Los migrantes que ingresan a los Estados Unidos son personas honradas, que van a ese país con la mira de trabajar pacíficamente para ayudar a sus familias que dejan en sus países de origen. Es innegable que, con su trabajo, contribuyen al desarrollo de los Estados Unidos, pagan sus impuestos y los servicios que consumen, por lo que no puede el gobierno del Presidente Trump alegar nada en su contra.
Los “indocumentados”, como se les conoce en la Unión Americana, hacen un gran trabajo en la agricultura, en la industria y en los servicios en general, contribuyendo a la grandeza de esa nación. Se ha demostrado, de distintas maneras, el caos que se propiciaría en los Estados Unidos sin la mano de obra de los trabajadores migrantes, su esfuerzo es indispensable. Las últimas generaciones, los hijos de inmigrantes, incluso han recibido una mejor educación que sus padres y actualmente desempeñan una variedad de trabajos especializados en áreas como la ciencia, la electrónica, la educación y el gobierno.

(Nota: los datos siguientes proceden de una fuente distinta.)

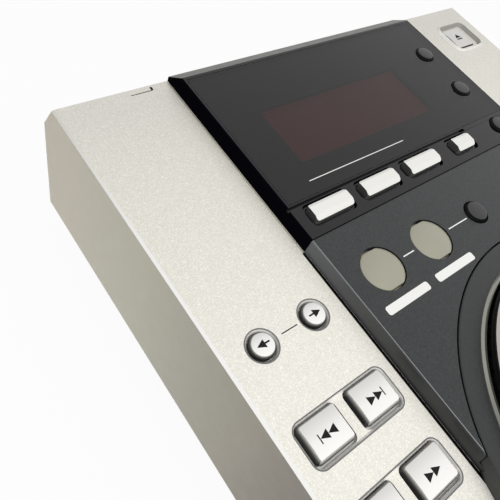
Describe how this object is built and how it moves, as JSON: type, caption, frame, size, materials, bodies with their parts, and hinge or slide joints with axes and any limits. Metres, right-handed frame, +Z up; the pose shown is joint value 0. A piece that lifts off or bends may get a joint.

Lamentablemente, en la actualidad hay opacidad en reconocer el enorme papel que han desempeñado los migrantes en un país que, en buena medida, debe su grandeza a la contribución de personas provenientes de todo el mundo, dándole a ese país una fisonomía multicultural. Viene sucediendo, con la llegada a la Presidencia de Donald Trump, un Presidente con marcada tendencia racista, una verdadera regresión y una política que busca nulificar los derechos humanos de los migrantes.
Lo curioso y hasta paradójico del asunto es que el propio abuelo de Donald Trump llegó de Alemania a Estados Unidos, hace dos generaciones, como inmigrante ilegal. Así es que, por más que muestre su fobia anti inmigrante, no puede negar la cruz de su parroquia, como dicen los mexicanos coloquialmente.
Lo que el Gobierno de los Estados Unidos debe buscar es un camino para que, de forma legal y respetando las leyes laborales, se contrate a trabajadores temporales en la agricultura, como se hizo en California y Texas al final de la Segunda Guerra Mundial. Ahora mismo, en California, el campo está urgido de trabajadores que levanten las cosechas y lo mismo puede decirse de la industria y los servicios, donde empieza a escasear la mano de obra. Aumentar las cuotas de inmigración hispana y otorgar visas temporales de trabajo permitiría controlar los flujos migratorios y abatir la migración ilegal. Se tendría un flujo de trabajadores controlado, distinto al caos que ocurre actualmente en la frontera.
Como hemos subrayado, los “supremacistas” blancos, que se proclaman dueños de Estados Unidos, en realidad son migrantes anglosajones que llegaron a Estados Unidos huyendo de la intolerancia religiosa y la pobreza de Europa. Encontraron, en las extensas tierras americanas, un país promisorio, de libertades, que pronto se independizó de Inglaterra, que los consideraba sus “trece colonias”.
Pero ni siquiera el centenar y medio de colonos, que llegó en el Mayflower a las costas de Massachussets, pueden considerarse pobladores originarios. Miles de habitantes nativos vivían ya en las tierras americanas desde hacía varios milenios. El colonialismo, que ha sido una rémora de la mentalidad del anglosajón, los hizo ambicionar extensísimos territorios que pertenecían a los nativos americanos o a los mexicanos. Aún quedan nombres que recuerdan el origen de los auténticos dueños de esos territorios: Dakota, Delaware, Búfalo, Alabama, Arizona, California, Arkansas, Maine, Colorado, etc.
A los actuales gobernantes de Estados Unidos les urge repasar las lecciones que ha dejado la historia. Si lo hicieran, tendrían que reconocer que en buena medida su “grandeza” no se debe exclusivamente a los “anglosajones”. Su mayor riqueza ha provenido de sus propios nativos y sus vecinos hispanoamericanos, que en pleno Siglo 21 merecen, por lo menos, mayor respeto.